TiO2@ZIF-8 Hybrid as a Type II Heterojunction Photocatalyst:Adsorption/Photocatalytic Properties, Kinetics, and Effect of Humidity

Abstract

TiO2@ZIF-8 hybrid and its humidified forms are synthesized as type 2 heterojunction systems using a facile sol-gel method at different relative humidity (RH) conditions. The hybrids' surface characteristics and optical properties are thoroughly examined, followed by investigations into adsorption capacities and photocatalytic activities using anionic-methyl orange (MO) and cationic-methylene blue (MB) dyes.
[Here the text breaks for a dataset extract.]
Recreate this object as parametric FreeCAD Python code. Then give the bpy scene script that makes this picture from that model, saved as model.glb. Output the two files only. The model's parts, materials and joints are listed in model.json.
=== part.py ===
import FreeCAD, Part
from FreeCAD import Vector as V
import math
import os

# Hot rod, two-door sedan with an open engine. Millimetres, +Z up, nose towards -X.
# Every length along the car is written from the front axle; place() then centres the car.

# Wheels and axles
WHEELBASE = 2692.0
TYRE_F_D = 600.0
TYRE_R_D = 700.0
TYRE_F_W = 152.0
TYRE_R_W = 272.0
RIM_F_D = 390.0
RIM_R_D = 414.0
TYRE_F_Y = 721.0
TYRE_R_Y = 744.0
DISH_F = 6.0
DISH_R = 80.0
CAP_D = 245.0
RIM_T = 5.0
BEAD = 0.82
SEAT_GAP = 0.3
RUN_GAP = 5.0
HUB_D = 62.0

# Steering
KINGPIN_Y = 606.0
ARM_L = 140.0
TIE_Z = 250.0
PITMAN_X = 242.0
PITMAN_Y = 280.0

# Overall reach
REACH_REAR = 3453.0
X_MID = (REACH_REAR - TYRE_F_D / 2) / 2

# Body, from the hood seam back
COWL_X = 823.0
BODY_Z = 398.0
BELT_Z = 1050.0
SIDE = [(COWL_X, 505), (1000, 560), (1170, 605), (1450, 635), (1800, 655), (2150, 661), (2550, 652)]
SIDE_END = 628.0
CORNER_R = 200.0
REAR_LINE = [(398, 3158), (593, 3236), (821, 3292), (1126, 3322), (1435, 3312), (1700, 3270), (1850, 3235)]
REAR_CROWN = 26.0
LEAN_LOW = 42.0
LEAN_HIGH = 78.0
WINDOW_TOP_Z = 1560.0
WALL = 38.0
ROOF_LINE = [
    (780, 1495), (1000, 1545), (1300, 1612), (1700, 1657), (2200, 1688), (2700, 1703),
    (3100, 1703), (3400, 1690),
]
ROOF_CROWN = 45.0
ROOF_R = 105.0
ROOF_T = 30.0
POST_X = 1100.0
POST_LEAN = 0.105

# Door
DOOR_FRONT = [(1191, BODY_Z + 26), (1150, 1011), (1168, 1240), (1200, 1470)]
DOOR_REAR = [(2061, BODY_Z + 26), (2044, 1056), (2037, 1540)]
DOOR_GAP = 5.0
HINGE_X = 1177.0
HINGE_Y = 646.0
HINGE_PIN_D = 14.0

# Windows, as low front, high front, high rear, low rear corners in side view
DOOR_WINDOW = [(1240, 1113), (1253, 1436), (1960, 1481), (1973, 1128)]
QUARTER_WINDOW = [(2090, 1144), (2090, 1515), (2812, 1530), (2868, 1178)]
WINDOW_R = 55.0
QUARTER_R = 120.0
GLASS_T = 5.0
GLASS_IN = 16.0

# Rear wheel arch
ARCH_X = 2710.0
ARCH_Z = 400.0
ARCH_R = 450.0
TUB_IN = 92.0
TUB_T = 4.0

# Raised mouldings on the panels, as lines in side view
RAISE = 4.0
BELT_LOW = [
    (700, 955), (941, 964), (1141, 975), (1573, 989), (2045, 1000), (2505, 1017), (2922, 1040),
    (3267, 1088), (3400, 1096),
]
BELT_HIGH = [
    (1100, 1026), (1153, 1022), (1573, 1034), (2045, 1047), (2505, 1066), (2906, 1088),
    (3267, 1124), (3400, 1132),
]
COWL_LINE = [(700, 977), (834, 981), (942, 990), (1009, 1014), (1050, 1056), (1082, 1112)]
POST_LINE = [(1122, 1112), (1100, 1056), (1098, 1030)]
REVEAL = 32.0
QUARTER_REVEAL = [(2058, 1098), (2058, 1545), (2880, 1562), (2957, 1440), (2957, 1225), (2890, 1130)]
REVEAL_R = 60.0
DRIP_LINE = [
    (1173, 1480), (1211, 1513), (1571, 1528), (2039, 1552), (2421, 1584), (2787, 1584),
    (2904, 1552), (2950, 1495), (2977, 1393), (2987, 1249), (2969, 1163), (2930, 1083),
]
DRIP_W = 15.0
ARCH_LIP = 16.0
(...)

TiO2@ZIF-8 hybrid generates a mesoporous structure with a higher surface area (135.6 m2 g-1) than bare TiO2 (40.1 m2 g-1). Band gap energies of TiO2@ZIF-8 (3.00 eV) and humidified hybrids (2.95-2.91 eV) decrease compared to the individual phases of TiO2 (3.08 eV) and ZIF-8 (4.9 eV). XPS analysis verifies the electron donation from ZIF-8 to TiO2. Adsorptions of MO and MB differ depending on the affinities of MO or MB's functional groups on the TiO2@ZIF-8 and humidified hybrids. TiO2@ZIF-8 demonstrates 98.7% MO and 89.5% MB degradations within 100 min irradiation. Dark adsorption studies follow Langmuir model with Langmuir constants of KL = 0.445 L mg-1 for MO in the presence of TiO2@ZIF-8 and KL = 0.409 L mg-1 for MB in the presence of TiO2@ZIF-8 (84% RH). Meanwhile, pseudo-second-order kinetic model is applicable for dark experiments with rate constants of k2 = 0.918 g mg-1 min-1 for MO in the existence of TiO2@ZIF-8 and k2 = 0.917 g mg-1 min-1 for MB in the existence of TiO2@ZIF-8 (84% RH). Under irradiation, TiO2@ZIF-8 (84% RH) has higher first-order rate constant 'k' values for both MO (0.0134 min-1) and MB (0.0146 min-1) relative to that of TiO2@ZIF-8 (0.0129 min-1 for MO and 0.0112 min-1 for MB). Based on Langmuir-Hinshelwood model, TiO2@ZIF-8 (84% RH)) shows the highest adsorption coefficients (K) of 0.164 L mg-1 for MO and 0.192 L mg-1 for MB and rate constants (k) of 0.197 mg L-1 min-1 for MO and 0.182 mg L-1 min-1 for MB. Notably, the hybrids maintain high stability and photocatalytic efficiency after four consecutive degradation cycles, highlighting their potential for sustainable environmental remediation.